While direct routing overcomes the triangle routing problem, it introduces two important additional challenges:
A mobile-user location protocol is needed for the correspondent agent to query the home agent to obtain the mobile node’s COA (steps 1 and 2 in Figure 7.26).
When the mobile node moves from one foreign network to another, how will data now be forwarded to the new foreign network? In the case of indirect routing, this problem was easily solved by updating the COA maintained by the home agent. However, with direct routing, the home agent is queried for the COA by the correspondent agent only once, at the beginning of the session. Thus, updating the COA at the home agent, while necessary, will not be enough to solve the problem of routing data to the mobile node’s new foreign network.
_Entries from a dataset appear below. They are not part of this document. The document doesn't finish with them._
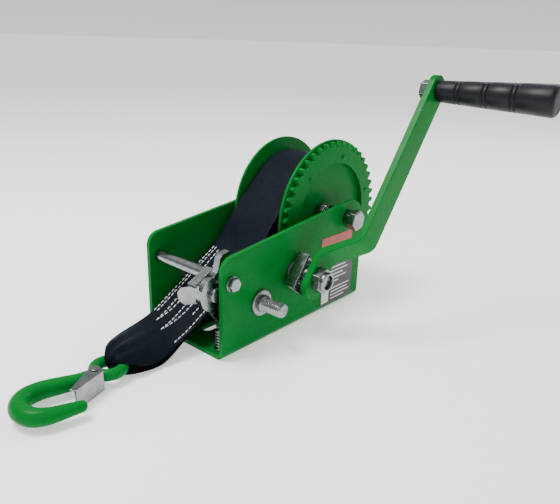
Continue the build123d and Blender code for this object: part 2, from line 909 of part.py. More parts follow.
with BuildPart() as hook_latch:
    with BuildSketch(gate_plane.offset(-latch_half)):
        with BuildLine():
            Polyline(
                (-4.5, -4.5),
                (-4.5, 1.0),
                web_edge(0.5),
                web_edge(latch_length),
                (latch_length, -2.5),
                close=True,
            )
        make_face()
        fillet(vertices().group_by(Axis.Y)[0], 2.0)
    extrude(amount=2 * latch_half)
    with BuildSketch(gate_plane.offset(-latch_half + latch_sheet)):
        with BuildLine():
            Polyline(
                inside_web(-12),
                inside_web(latch_length + 12),
                (latch_length + 12, -30),
                (-12, -30),
                close=True,
            )
        make_face()
    extrude(amount=2 * (latch_half - latch_sheet), mode=Mode.SUBTRACT)
    with BuildSketch(gate_plane.offset(-latch_half)):
        Circle(latch_pin_r + running_gap)
    extrude(amount=2 * latch_half, mode=Mode.SUBTRACT)
finish(hook_latch, "hook_latch", zinc)

with BuildPart() as latch_pin:
    with BuildSketch(gate_plane.offset(-pin_half)):
        Circle(latch_pin_r)
    extrude(amount=2 * pin_half)
    for head_start in (-pin_half, pin_half - pin_head):
        with BuildSketch(gate_plane.offset(head_start)):
            Circle(latch_pin_r + 1.2)
        extrude(amount=pin_head)
finish(latch_pin, "latch_pin", zinc)
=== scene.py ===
import json
import math
import bmesh
import bpy
from mathutils import Matrix, Vector


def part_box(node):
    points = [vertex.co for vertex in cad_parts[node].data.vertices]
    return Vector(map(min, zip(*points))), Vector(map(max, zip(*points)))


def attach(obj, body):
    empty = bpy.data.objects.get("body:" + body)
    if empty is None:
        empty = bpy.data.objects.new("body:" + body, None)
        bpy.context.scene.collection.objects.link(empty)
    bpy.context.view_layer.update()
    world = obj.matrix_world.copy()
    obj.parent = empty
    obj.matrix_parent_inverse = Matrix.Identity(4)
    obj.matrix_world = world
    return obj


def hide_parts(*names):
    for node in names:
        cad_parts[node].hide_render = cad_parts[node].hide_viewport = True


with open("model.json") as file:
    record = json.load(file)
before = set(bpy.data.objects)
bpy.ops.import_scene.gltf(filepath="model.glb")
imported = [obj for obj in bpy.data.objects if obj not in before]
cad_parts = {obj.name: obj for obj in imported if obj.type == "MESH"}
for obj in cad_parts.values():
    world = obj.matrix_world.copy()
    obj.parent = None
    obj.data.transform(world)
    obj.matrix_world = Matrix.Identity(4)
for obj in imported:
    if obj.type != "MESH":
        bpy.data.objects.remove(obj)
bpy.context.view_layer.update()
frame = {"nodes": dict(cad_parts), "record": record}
MM = 0.001

# Axes of the machine that run along X, as (y, z) in millimetres
DRUM = (159.0, 85.0)
INPUT = (84.61, 52.96)
LOW = (42.19, 37.94)
GRIP = (197.74, 201.48)

# Strap: its middle across the frame, half its width and its thickness
STRAP_X = -6.5
STRAP_HALF = 25.0
LAYER = 1.2
COLUMNS = 28

# Hook: the middle of its eye as (x, y), and the height of its flat plane
EYE = (2.5, -73.4)
HOOK_Z = 8.9

# Camera: place in metres, then its angles in degrees and its lens in millimetres
CAMERA_PLACE = (0.33737, -0.27452, 0.23841)
CAMERA_YAW, CAMERA_PITCH, CAMERA_ROLL = 40.67, 20.01, 1.82
CAMERA_LENS = 37.43


# ---------------------------------------------------------------- materials

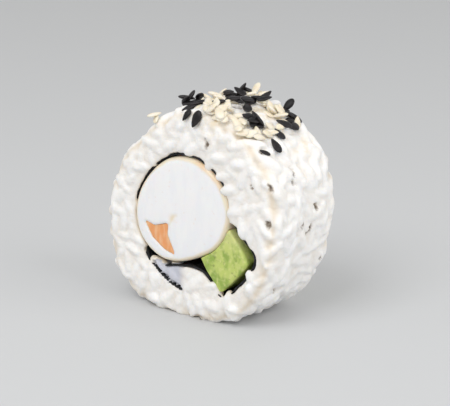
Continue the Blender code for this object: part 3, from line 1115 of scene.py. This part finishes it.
    def laid(self, draw: random.Random, place: Place) -> Matrix:
        """Return the frame of a grain that lies at the place, a random amount proud of the core.

        Args:
            draw: The source of random numbers.
            place: Where the grain lies.

        Returns:
            The frame.
        """
        share = math.sin(place.lean)
        proud = draw.uniform(*self.side_proud) * (1 - share) + draw.uniform(*self.face_proud) * share
        on_rim = self.rim_leans[0] < place.lean < self.rim_leans[1]
        turn = draw.uniform(-0.5, 0.5) * (self.rim_turn if on_rim else math.pi)
        size = draw.uniform(*self.grain_sizes)
        lift = Matrix.Translation((0, 0, proud - self.grain.half_height * size))
        tilt = Matrix.Rotation(draw.uniform(-self.grain_tilt, self.grain_tilt), 4, "Y")
        roll = Matrix.Rotation(draw.uniform(-math.pi, math.pi), 4, "X")
        return place.frame(turn) @ lift @ tilt @ roll @ Matrix.Scale(size, 4)

    def flat_grain(self, flat: Vector, along: float, turn: float, size: float) -> Matrix:
        """Return the frame of a grain that lies in the cut's plane, turned from +X towards +Z."""
        spin = Matrix.Rotation(-turn, 4, "Y")
        return Matrix.Translation(ROLL.world(flat, along)) @ spin @ Matrix.Scale(size, 4)

    def lip_grains(self, draw: random.Random) -> list[Matrix]:
        """Return the frames of grains on both cuts: along the prawn on the closed lips, and in the tongue.

        Args:
            draw: The source of random numbers.

        Returns:
            The frames.
        """
        frames = []
        for lip in self.lips:
            angle = lip.first + self.lip_grain_ends[0]
            while lip.gap < self.open_gap and angle < lip.last - self.lip_grain_ends[1]:
                for cut in Cut:
                    outward = lip.gap + draw.uniform(*self.lip_grain_off) * MM
                    flat = FILLING.prawn_point(math.radians(angle), outward)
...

One solution would be to create a new protocol to notify the correspondent of the changing COA. An alternate solution, and one that we’ll see adopted in practice
in GSM networks, works as follows. Suppose data is currently being forwarded to the mobile node in the foreign network where the mobile node was located when the session first started (step 1 in Figure 7.27). We’ll identify the foreign agent in that foreign network where the mobile node was first found as the anchor foreign agent. When the mobile node moves to a new foreign network (step 2 in Figure 7.27), the mobile node registers with the new foreign agent (step 3), and the new foreign agent provides the anchor foreign agent with the mobile node’s new COA (step 4). When the anchor foreign agent receives an encapsulated datagram for a departed mobile node, it can then re-encapsulate the datagram and forward it to the mobile node (step 5) using the new COA. If the mobile node later moves yet again to a new foreign network, the foreign agent in that new visited network would then contact the anchor foreign agent in order to set up forwarding to this new foreign network.